Aquele sopro a tocou e a sinceridade da brisa fria e angustiada se desdobrou em gotas que encharcaram seu redor embebedando sua base com dor. No desespero da abstinência no seu local de solidão a coragem que a vontade convencia o fez correr e pedir a chance do tentar. No querer discreto seu desejo é cedido, pisa na poça e a escala com todo anseio.

Ultrapassa todos os obstáculos do seu corpo longo, um a um, se deliciando com o pegar, sobe freneticamente até o topo, ali sobre a luz radiante do sol olha admirado seu vermelho e sua forma perfeita e lá no alto conquista o melhor fruto, recolhe o pecado com a boca e delirando sente o sabor que a pitanga presente transmite em amor, enfim recebe todos as folhas em seu entorno, agora é ele e a pitanga.

sexta-feira, 20 de abril de 2007

Dias Vendidos.

“O trabalho enobrece o homem” já dizia o velho que pensava na sua sabedoria como singular, talvez fosse pela simples falta de coragem de ter encarado a questão para além do costume cotidiano.

Devorado pelo veneno monetário levantou-se, já tarde demais, com o gosto amargo da realidade que insistia em eliminar com a escova de dentes, preparava algo para o desjejum e se banhava esfregando o mal humor da segunda-feira, vestiu-se com sua armadura de algodão, pegou suas ferramentas e ao fechar a porta respirou o ar poluído e se trancou no mundo.

Na caminhada esboçou um sorriso para o sol na intenção de esquecer o martírio da cidade que aos pouco enferruja as justas das pernas, diminuindo os passos da conquista, outros ao redor já não têm a velocidade necessária e arrastando os pés a poucas polegadas demonstram na face às marcas da corrosão conformista.

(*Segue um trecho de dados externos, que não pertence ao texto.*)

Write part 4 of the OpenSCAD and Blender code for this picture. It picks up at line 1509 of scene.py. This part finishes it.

Põe-se parado no local de embarque olhando para o relógio já esboçando certa preocupação com o tempo, com o dia, com os anos, com a certeza de ter que chegar apenas para comercializar o que é tão seu, num sentimento promiscuo e meretrício. Para! Pensa e repensa, reflete e por súbito aceita, és enfim um vendedor. Os barulhos dos freios lhe salvam do convencimento que parecia próximo, entra na condução observando os rostos que ali estão, se interessa em saber o que se passa em cada expressão, gesto, olhar e como um místico se dispõe a tentar adivinhar, mas logo adormece recostado no banco rígido ao minar do sacolejo da rua calejada pelo fluxo pondo um fim a sua distração prepotente.

Acorda de seu sono rápido e prazeroso, feliz por ter ao menos vivido a ilusão da imaginação, desce as escadas de poucos degraus e pisa já triste na realidade. A passos alvorecidos se direciona no vetor mecânico a atração magnética mercantil, abre o portão, fecha, percebe que os seus minutos de respiração se tornam caça níqueis.

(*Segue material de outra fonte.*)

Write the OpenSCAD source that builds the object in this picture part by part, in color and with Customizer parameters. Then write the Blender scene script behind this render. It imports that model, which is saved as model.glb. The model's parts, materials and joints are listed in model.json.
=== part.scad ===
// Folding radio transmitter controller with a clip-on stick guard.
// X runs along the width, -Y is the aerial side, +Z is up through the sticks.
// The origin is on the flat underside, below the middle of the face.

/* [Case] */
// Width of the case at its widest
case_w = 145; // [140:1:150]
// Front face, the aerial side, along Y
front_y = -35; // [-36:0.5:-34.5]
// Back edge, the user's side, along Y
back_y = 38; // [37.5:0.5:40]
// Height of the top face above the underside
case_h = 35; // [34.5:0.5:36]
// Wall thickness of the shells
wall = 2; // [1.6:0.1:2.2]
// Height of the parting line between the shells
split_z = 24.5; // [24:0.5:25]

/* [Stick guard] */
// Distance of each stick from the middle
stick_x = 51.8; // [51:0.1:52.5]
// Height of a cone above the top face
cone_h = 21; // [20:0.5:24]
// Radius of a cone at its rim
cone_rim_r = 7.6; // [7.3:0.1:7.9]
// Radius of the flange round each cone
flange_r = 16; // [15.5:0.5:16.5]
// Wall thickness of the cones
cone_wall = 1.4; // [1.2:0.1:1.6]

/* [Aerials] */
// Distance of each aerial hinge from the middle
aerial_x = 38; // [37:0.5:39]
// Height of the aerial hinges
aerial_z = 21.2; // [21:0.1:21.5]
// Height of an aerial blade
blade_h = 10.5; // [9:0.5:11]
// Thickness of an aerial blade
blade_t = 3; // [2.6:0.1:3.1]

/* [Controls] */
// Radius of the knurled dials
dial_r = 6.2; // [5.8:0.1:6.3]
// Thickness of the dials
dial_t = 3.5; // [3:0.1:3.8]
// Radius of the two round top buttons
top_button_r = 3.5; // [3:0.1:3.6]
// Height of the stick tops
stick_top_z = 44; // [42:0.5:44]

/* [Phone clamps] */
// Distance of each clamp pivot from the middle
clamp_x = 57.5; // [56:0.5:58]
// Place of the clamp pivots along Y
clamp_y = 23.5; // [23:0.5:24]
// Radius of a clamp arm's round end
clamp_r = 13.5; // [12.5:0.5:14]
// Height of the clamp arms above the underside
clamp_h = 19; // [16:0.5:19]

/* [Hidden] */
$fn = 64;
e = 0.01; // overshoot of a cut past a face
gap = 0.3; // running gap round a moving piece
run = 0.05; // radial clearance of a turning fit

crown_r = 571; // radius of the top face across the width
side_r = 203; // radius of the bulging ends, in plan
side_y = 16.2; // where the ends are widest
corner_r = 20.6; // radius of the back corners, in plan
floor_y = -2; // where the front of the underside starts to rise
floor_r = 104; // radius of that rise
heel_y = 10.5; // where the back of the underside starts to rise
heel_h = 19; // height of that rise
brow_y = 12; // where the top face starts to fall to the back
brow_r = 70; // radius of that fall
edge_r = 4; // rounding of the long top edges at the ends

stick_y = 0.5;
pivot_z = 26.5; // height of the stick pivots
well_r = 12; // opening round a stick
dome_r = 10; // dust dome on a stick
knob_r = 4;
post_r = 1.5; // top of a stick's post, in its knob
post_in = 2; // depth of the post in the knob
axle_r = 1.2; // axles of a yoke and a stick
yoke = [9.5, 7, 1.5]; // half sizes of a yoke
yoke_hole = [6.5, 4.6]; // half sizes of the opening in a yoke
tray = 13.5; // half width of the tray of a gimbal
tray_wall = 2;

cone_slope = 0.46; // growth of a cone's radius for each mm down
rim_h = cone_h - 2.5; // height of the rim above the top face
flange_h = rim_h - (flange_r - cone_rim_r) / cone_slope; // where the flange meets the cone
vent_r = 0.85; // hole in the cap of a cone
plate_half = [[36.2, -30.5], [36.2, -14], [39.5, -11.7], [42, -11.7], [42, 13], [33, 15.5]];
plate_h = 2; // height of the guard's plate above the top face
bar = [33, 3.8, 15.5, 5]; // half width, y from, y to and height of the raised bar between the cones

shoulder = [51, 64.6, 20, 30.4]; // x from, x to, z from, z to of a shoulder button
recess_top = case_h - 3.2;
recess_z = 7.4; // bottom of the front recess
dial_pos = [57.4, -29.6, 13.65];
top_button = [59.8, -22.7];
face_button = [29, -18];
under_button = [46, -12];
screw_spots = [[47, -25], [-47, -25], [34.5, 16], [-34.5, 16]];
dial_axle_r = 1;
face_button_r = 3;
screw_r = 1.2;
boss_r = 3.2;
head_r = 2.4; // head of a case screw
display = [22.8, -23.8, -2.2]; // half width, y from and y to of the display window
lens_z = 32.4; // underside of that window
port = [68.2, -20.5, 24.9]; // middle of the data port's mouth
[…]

Acendendo um cigarro e tomando um café enfim sorri ironicamente, como quem soubesse da sua necessidade, do seu poder, liquidificando seu trabalho em forma de suor, santificando sua humanidade dentre tantos outros, no cenário do “Admirável mundo novo” se sentiu um selvagem e gargalhou a inferioridade.

terça-feira, 10 de abril de 2007

Páscoa pagã

Páscoa: s. f. 1. Festa anual dos judeus, comemorativa de sua saída do Egito. 2. Festa anual dos cristãos, comemorativa da ressurreição de Cristo.

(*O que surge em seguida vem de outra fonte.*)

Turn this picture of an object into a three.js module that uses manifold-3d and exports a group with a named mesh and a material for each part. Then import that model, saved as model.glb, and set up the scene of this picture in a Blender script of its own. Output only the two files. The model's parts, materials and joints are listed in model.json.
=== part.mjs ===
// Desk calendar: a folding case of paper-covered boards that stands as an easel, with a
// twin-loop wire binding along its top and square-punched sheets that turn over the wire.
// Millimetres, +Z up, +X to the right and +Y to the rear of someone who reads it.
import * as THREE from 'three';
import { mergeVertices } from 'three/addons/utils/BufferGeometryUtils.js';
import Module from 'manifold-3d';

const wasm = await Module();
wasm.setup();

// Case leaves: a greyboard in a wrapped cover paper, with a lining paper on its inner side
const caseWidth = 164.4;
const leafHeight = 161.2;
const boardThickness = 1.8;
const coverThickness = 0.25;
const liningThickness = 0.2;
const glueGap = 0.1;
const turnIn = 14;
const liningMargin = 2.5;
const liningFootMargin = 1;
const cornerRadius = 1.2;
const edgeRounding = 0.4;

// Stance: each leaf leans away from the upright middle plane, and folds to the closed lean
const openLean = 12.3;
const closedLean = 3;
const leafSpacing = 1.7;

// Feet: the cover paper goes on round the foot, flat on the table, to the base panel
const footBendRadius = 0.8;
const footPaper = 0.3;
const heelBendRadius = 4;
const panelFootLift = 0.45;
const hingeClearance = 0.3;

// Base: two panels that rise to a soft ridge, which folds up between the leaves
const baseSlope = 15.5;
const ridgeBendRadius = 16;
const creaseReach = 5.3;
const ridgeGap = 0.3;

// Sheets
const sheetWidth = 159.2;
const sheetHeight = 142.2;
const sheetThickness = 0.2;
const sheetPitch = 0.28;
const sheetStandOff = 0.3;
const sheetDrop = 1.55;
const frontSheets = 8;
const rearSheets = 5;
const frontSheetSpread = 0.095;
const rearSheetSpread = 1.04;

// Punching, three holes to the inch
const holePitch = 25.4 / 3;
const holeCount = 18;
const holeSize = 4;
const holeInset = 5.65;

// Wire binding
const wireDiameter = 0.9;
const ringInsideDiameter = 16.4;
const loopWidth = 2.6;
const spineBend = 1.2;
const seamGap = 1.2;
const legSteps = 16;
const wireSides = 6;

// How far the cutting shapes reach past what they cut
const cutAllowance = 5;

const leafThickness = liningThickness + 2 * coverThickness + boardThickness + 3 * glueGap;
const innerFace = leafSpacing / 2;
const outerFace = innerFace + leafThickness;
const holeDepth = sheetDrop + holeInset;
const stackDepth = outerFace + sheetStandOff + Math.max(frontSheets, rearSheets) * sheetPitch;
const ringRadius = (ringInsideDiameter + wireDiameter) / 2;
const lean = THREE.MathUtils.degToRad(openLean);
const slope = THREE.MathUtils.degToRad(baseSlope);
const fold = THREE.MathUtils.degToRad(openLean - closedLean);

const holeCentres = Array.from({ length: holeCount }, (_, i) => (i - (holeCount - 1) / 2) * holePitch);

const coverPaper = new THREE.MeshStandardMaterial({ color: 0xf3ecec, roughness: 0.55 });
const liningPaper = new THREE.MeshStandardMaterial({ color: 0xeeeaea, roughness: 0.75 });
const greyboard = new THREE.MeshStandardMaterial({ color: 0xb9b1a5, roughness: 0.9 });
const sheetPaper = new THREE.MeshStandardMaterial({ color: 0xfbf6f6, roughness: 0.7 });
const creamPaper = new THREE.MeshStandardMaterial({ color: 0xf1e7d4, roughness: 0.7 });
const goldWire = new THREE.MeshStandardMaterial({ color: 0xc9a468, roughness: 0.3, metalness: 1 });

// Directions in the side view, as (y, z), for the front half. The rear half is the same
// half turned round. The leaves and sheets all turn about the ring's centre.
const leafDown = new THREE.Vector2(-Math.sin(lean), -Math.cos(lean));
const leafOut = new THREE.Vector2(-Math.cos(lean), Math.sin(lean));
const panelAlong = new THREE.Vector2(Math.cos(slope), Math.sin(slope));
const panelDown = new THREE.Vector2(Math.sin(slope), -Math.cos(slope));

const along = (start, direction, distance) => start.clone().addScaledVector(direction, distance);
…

Ambos significados só podem contribuir, mas jamais descrever a completude do que se dispôs a viver nessa data sagrada.

Santa, a quinta inicia-se na expectativa, coberta por nuvens e uma leve brisa úmida que suavemente cobria os vitrais, de tal modo, que era possível com o dedo desenhar símbolos, escrever bobagens com a certeza que a mesma brisa seria o apagador daquele desabafo inconsciente.

Todos os discípulos reunidos na mesa para o inicio da partilha, a mesma é feita a partir dos anseios de todos os presentes de se alimentarem da curiosidade alheia, desconhecimento se transforma em cumplicidade no milagre das palavras desprovidas de intenções catequizantes. Todos se levantam para o ritual de institucionalização do sacrilégio aos cânticos exaltados da consagração do prazer.

A ceia é servida com o gosto do orgasmo dos desejos, mãos, pernas, rostos e línguas se entrelaçam, como quando o fim da tarde acontecia viu novamente o embaço dos vidros, agora causado pela transpiração e suor de corpos satisfeitos, desenhava nele seu futuro próximo.

Judas se revela na face do acaso, denunciado a viver ao desespero do não querer, devorado pelo caos urbano do desencontro, julgado pela não afirmação da vontade do que já havia passado. Só lhe restou o martírio da cruz que pesava na consciência.

Malhando a burrada guardada na ignorância dos demais se propôs a assumir o caminho perdido no desgosto outrora tão cordial como dique daquilo que talvez lhe representasse um fiapo da vida, as desculpas se apresentaram em palavras litúrgicas impostas pela crença da esperança, que felizmente se consumaram no além.

Teve então a chance antes perdida no ato falho do real e utopicamente sorriu ao encontro da carne, na aparência feminil que novamente ao seu lado completava o vazio da fome que o sentimento reclamava. Ouvia o choro das nuvens encharcando os telhados enquanto deitado, saciado, acariciava seu troféu pela vida, respirando a quatro pulmões o prazer da ressurreição.